▶ **What to work on**:
Repeat verbatim, and only, the lines of the data below, beginning at the line that contains "left, back right." and stopping after the line that contains "bpy.context.scene.collection.objects.link(empty)".

(Records from a collection)
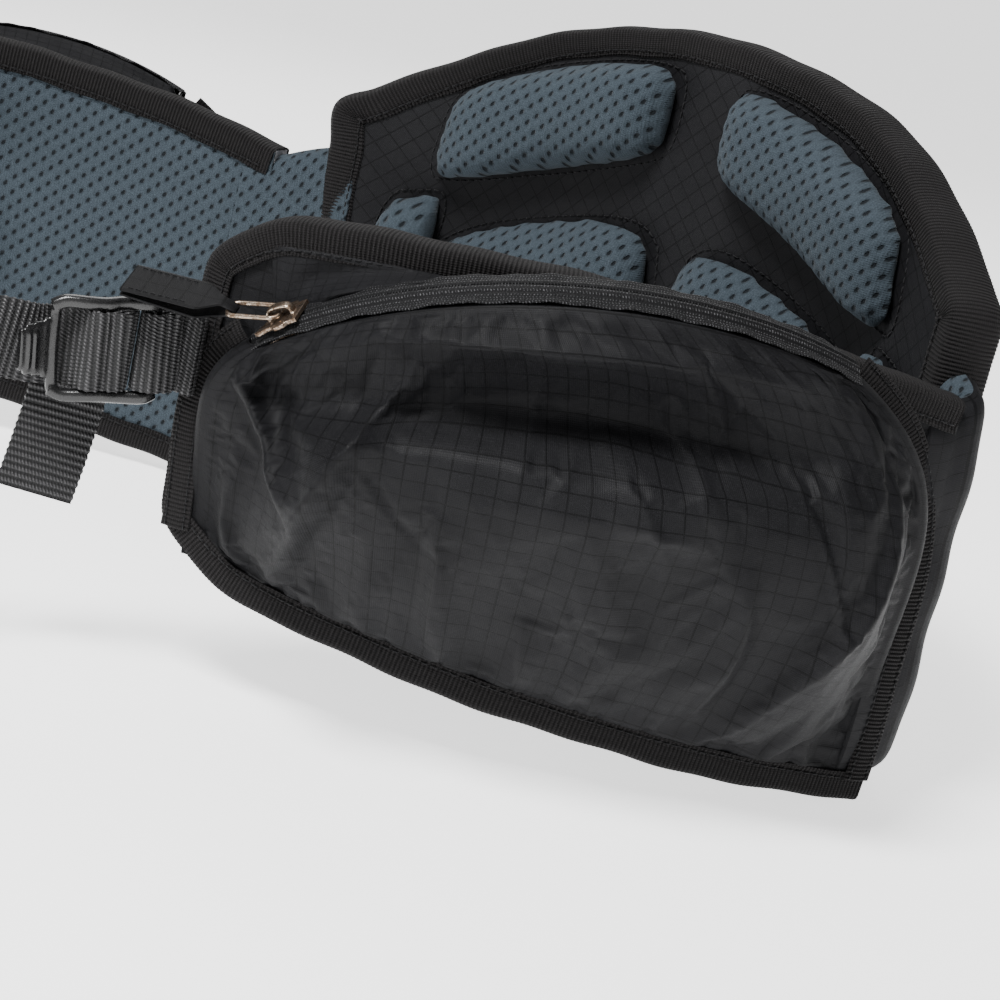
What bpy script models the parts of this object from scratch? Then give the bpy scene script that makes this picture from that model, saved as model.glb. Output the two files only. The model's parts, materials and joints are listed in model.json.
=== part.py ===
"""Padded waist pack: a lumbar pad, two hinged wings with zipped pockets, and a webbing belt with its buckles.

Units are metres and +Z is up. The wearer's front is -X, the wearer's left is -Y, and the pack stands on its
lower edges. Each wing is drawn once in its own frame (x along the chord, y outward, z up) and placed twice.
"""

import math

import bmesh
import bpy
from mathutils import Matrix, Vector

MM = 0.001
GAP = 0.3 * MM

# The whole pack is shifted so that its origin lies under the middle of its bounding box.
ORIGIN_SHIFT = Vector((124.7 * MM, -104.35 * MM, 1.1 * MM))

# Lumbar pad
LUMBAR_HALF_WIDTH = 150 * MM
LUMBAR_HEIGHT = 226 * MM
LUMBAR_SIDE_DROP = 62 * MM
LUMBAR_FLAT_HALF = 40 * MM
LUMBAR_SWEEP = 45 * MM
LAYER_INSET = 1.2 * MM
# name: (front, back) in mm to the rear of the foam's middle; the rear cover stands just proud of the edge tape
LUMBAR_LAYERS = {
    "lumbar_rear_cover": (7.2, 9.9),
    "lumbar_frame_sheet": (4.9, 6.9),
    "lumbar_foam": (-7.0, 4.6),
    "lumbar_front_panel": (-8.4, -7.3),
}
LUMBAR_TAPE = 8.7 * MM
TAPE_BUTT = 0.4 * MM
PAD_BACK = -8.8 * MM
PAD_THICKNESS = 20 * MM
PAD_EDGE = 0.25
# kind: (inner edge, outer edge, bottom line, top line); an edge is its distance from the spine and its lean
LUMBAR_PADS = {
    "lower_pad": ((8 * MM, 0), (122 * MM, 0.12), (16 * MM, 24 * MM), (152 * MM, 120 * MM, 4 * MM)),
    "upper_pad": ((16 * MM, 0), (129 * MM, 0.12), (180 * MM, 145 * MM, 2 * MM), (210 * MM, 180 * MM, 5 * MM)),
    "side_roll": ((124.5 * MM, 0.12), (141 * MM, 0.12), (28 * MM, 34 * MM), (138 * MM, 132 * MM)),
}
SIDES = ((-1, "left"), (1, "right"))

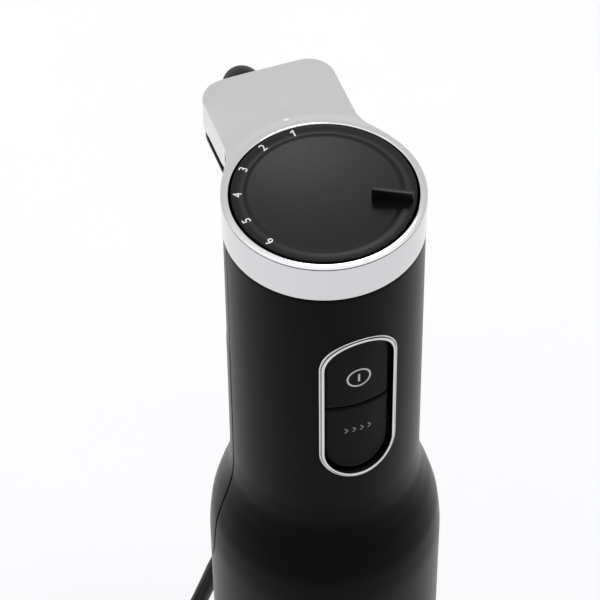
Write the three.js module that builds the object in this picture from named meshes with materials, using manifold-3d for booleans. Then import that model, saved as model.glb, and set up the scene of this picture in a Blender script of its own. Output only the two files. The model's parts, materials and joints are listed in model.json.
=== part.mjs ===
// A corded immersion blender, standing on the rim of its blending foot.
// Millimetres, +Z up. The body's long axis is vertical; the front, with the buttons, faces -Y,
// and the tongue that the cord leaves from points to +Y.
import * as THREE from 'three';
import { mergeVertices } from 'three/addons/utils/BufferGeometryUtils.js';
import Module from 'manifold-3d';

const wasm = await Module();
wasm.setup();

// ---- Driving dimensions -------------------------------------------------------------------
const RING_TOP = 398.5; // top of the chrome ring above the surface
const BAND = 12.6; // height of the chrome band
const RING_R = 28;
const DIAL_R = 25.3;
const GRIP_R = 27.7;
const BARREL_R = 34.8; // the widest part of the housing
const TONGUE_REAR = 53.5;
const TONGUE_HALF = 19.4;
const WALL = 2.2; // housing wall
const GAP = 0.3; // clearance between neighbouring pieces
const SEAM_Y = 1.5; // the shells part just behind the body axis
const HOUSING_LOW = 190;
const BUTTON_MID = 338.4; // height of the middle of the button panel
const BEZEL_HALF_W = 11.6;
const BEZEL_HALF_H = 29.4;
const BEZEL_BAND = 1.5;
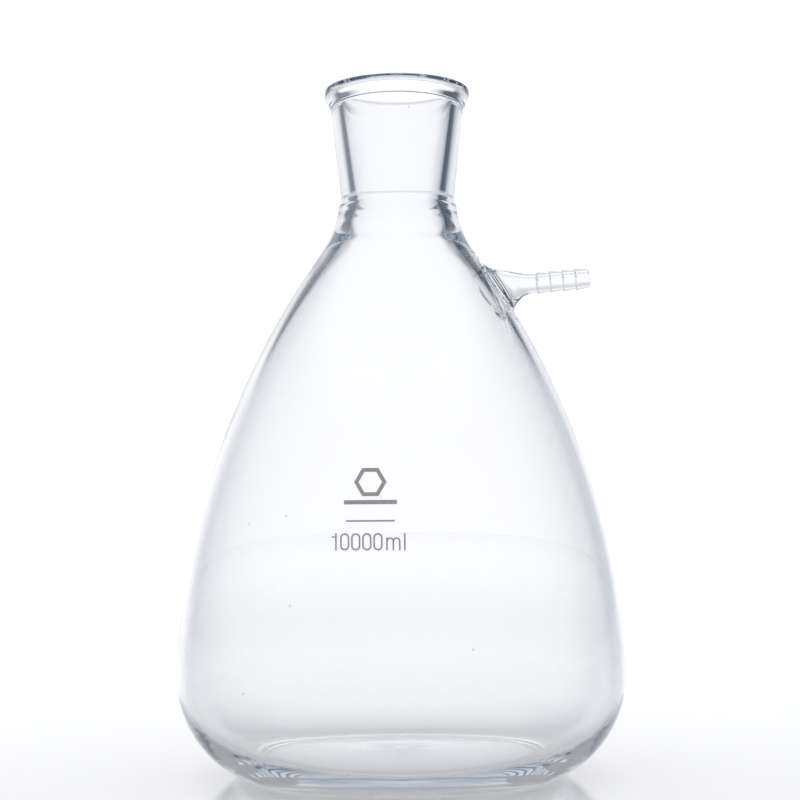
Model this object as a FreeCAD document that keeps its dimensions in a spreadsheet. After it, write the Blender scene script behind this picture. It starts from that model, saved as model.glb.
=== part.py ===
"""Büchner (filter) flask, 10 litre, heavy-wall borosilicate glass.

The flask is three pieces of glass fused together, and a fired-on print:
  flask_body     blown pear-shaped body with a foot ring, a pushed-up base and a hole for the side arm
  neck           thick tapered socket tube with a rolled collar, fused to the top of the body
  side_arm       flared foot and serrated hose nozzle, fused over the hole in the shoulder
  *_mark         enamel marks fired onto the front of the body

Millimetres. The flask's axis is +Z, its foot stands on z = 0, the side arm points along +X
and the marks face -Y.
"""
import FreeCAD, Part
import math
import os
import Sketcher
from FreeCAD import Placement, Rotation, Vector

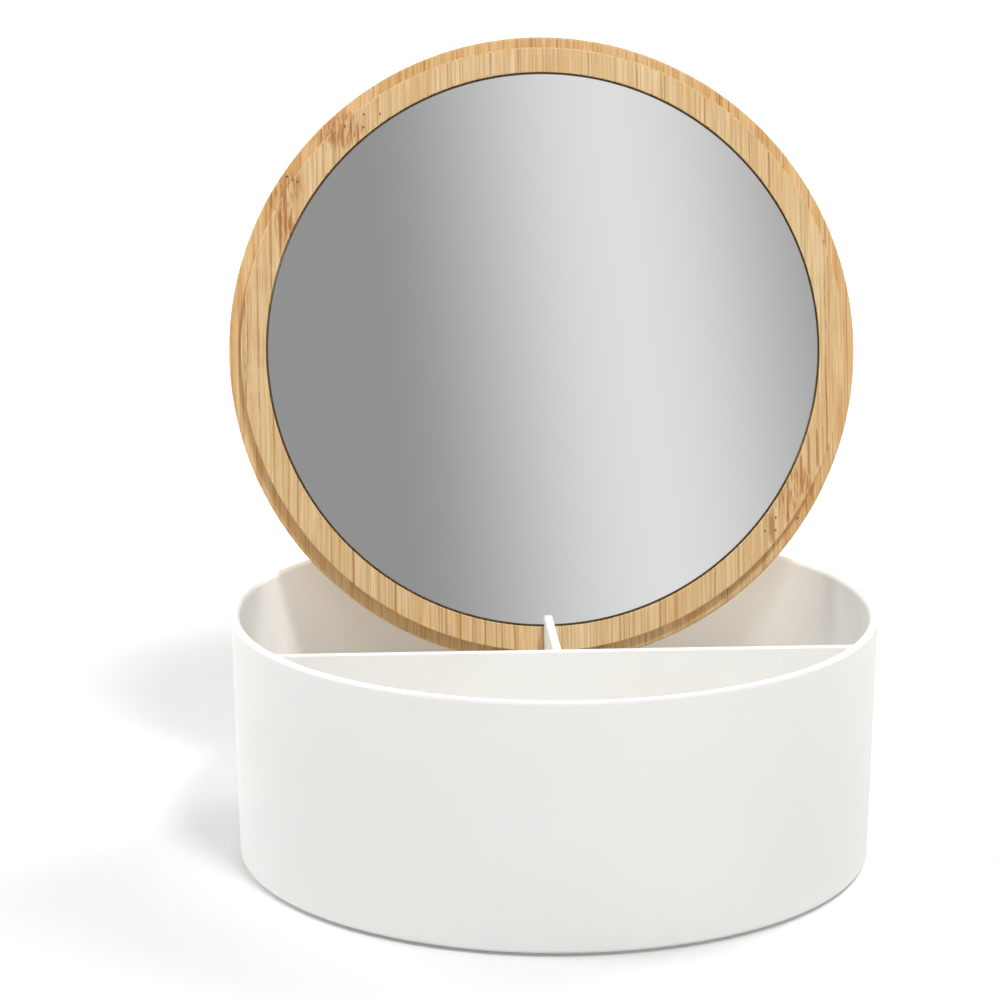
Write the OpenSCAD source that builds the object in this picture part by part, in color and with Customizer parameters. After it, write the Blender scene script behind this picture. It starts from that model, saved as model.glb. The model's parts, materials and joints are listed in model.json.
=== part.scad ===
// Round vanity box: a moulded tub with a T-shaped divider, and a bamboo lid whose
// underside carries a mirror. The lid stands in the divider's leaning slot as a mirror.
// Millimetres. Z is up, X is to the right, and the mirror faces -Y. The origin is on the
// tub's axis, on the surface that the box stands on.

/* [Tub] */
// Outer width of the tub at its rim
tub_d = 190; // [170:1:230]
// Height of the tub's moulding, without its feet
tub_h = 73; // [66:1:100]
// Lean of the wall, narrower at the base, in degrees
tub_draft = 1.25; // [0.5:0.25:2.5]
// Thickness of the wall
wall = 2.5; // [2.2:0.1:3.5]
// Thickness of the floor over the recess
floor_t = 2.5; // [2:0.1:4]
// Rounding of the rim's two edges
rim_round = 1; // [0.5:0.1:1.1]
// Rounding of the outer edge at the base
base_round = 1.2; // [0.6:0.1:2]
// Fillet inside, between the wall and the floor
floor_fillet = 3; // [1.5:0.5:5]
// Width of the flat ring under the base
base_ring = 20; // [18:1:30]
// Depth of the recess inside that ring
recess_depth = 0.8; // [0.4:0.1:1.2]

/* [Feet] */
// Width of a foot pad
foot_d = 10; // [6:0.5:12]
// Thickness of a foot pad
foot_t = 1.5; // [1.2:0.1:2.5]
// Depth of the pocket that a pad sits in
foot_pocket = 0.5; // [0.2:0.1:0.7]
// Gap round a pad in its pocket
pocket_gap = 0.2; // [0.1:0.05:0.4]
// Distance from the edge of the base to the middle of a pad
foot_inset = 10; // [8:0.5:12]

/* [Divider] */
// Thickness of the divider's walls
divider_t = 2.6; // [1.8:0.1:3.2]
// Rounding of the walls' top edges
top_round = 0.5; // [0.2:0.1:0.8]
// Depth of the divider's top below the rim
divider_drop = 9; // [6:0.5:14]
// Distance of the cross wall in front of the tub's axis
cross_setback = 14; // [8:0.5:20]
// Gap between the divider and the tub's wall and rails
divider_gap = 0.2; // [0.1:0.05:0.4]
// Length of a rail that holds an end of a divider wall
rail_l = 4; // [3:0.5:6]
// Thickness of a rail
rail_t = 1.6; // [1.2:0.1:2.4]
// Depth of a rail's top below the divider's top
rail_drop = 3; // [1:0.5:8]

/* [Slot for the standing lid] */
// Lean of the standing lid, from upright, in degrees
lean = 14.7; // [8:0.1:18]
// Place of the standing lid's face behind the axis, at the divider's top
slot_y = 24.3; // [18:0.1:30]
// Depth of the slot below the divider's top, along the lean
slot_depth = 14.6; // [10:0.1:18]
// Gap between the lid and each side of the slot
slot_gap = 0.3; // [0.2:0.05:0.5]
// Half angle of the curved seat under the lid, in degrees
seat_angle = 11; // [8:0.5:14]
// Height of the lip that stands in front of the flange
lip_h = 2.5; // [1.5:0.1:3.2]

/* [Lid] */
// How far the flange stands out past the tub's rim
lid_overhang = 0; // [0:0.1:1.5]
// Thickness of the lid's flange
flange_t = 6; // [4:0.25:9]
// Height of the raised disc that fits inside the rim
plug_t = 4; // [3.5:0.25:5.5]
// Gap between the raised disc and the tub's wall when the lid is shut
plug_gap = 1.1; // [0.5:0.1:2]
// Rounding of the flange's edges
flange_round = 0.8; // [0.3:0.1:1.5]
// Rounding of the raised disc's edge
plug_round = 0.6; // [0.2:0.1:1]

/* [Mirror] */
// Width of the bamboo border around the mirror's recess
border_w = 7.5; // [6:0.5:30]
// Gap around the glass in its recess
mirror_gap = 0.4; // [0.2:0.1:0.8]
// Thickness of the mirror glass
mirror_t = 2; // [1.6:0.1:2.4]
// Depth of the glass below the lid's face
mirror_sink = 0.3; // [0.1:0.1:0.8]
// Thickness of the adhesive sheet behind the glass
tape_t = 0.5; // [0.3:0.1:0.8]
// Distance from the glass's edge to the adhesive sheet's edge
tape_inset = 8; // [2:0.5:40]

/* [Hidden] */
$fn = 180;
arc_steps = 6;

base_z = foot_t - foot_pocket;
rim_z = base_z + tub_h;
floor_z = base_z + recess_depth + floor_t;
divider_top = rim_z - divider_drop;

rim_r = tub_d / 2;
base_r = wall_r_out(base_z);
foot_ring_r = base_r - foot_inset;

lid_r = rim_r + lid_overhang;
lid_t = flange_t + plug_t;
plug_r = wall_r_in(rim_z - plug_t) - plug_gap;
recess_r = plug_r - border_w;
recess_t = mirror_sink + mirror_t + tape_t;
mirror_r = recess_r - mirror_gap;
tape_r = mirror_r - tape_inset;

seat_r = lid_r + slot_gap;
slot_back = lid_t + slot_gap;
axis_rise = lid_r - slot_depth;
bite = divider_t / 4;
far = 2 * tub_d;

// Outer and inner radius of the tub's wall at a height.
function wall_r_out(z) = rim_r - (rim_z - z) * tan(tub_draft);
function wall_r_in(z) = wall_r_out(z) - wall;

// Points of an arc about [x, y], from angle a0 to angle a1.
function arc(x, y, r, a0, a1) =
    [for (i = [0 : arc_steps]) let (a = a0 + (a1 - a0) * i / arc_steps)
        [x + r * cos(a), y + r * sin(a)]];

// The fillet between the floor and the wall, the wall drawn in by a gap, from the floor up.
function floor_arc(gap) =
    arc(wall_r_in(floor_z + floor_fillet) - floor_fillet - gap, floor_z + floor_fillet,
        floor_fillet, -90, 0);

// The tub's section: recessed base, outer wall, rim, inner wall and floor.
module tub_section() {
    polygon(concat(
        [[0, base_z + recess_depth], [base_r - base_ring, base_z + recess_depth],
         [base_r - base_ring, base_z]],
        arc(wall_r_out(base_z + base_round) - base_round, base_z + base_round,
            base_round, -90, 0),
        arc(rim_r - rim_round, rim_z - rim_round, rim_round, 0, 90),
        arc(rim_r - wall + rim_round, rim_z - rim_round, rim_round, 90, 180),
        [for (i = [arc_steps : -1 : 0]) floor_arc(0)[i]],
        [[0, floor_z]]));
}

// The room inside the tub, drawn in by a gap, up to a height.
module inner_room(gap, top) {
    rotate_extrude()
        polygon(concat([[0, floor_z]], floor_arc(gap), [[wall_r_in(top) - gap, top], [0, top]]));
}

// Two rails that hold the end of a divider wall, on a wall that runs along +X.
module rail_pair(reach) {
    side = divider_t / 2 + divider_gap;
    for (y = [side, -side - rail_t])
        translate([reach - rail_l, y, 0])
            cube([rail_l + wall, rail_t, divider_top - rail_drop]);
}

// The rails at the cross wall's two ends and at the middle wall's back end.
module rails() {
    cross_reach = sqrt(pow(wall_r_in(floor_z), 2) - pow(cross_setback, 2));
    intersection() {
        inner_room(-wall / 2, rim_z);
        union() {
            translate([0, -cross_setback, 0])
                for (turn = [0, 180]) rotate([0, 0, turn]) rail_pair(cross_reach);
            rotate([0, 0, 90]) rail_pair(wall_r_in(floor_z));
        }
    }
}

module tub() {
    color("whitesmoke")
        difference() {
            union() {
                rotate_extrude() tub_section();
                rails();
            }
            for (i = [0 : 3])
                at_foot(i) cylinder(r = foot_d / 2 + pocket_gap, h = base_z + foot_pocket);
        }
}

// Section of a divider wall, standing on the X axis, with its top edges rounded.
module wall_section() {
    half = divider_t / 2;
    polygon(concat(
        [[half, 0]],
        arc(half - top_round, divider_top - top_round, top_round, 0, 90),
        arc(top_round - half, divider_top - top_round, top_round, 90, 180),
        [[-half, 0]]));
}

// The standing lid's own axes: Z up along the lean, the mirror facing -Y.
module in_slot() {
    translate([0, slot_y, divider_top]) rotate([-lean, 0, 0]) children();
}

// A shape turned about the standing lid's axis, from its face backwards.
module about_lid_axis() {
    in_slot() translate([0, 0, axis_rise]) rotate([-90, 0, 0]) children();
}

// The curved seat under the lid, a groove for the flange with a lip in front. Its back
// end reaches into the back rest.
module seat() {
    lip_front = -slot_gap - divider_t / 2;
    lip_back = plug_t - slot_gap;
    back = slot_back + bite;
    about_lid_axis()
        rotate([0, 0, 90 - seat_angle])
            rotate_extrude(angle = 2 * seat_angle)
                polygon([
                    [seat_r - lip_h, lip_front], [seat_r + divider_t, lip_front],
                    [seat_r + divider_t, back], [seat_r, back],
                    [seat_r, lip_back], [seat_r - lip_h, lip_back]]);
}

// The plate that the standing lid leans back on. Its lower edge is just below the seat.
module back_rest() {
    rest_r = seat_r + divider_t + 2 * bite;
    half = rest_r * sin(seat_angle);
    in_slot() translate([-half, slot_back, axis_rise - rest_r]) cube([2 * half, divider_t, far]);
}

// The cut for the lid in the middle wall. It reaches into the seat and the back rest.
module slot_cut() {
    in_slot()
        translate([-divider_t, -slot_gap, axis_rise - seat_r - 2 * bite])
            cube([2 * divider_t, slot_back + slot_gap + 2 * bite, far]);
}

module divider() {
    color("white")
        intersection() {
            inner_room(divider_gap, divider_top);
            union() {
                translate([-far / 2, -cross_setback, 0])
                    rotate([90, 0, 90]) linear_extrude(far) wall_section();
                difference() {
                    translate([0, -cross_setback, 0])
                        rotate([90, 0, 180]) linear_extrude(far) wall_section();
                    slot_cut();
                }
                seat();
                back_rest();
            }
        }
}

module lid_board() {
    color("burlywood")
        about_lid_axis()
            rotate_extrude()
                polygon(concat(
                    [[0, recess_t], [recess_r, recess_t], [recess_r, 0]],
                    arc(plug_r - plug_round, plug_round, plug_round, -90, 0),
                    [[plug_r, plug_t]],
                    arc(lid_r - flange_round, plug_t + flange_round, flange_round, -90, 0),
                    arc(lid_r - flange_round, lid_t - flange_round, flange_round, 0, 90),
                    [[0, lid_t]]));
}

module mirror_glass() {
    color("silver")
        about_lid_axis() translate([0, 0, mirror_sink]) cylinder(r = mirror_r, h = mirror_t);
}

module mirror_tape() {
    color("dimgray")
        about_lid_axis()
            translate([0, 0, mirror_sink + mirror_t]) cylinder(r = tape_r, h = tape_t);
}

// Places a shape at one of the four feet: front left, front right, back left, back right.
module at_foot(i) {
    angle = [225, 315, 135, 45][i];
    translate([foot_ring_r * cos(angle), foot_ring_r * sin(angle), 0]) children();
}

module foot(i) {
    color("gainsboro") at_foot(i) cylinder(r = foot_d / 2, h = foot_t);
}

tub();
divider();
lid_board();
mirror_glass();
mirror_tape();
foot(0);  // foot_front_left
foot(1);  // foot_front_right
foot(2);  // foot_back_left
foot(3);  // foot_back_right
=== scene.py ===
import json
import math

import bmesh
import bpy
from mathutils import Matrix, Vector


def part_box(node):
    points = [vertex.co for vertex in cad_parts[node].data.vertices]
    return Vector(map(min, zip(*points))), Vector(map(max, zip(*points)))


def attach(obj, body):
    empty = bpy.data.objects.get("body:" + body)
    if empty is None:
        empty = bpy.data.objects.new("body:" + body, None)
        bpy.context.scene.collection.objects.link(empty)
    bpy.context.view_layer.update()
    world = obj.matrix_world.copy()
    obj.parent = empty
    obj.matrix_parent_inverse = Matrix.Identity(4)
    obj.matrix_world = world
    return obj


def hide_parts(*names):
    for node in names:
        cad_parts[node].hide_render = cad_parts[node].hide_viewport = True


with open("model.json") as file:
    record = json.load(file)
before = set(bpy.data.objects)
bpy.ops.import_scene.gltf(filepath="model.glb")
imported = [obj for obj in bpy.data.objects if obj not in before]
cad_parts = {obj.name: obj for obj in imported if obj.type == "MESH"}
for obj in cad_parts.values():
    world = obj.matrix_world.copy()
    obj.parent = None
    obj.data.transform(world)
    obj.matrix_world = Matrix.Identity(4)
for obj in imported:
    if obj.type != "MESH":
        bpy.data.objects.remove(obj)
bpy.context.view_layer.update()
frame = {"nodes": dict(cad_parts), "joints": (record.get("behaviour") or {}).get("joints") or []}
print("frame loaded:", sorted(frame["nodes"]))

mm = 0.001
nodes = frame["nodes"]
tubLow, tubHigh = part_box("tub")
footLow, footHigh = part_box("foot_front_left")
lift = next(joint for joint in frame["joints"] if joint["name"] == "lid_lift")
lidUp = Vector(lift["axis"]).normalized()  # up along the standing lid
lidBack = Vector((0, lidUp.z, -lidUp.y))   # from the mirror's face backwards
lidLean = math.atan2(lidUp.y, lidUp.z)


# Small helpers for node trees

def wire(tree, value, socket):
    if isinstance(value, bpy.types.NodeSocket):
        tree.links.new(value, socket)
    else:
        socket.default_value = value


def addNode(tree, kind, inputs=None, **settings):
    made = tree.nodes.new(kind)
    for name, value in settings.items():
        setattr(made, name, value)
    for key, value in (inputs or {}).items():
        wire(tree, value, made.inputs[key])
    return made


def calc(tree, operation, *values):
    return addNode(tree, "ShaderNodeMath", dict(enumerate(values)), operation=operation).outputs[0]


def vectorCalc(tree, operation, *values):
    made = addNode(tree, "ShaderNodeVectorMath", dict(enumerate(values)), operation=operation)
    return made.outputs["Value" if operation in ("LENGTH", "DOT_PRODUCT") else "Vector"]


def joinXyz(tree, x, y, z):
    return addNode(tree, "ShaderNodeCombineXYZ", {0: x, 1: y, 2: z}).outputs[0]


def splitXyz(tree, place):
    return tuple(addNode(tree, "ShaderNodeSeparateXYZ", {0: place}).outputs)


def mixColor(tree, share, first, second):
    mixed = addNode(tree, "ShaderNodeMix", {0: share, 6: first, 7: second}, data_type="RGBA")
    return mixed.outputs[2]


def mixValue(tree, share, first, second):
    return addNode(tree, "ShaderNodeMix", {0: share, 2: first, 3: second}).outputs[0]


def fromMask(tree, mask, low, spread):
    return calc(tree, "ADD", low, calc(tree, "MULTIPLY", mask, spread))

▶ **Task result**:
// Places a shape at one of the four feet: front left, front right, back left, back right.
module at_foot(i) {
    angle = [225, 315, 135, 45][i];
    translate([foot_ring_r * cos(angle), foot_ring_r * sin(angle), 0]) children();
}

module foot(i) {
    color("gainsboro") at_foot(i) cylinder(r = foot_d / 2, h = foot_t);
}

tub();
divider();
lid_board();
mirror_glass();
mirror_tape();
foot(0);  // foot_front_left
foot(1);  // foot_front_right
foot(2);  // foot_back_left
foot(3);  // foot_back_right
=== scene.py ===
import json
import math

import bmesh
import bpy
from mathutils import Matrix, Vector


def part_box(node):
    points = [vertex.co for vertex in cad_parts[node].data.vertices]
    return Vector(map(min, zip(*points))), Vector(map(max, zip(*points)))


def attach(obj, body):
    empty = bpy.data.objects.get("body:" + body)
    if empty is None:
        empty = bpy.data.objects.new("body:" + body, None)
        bpy.context.scene.collection.objects.link(empty)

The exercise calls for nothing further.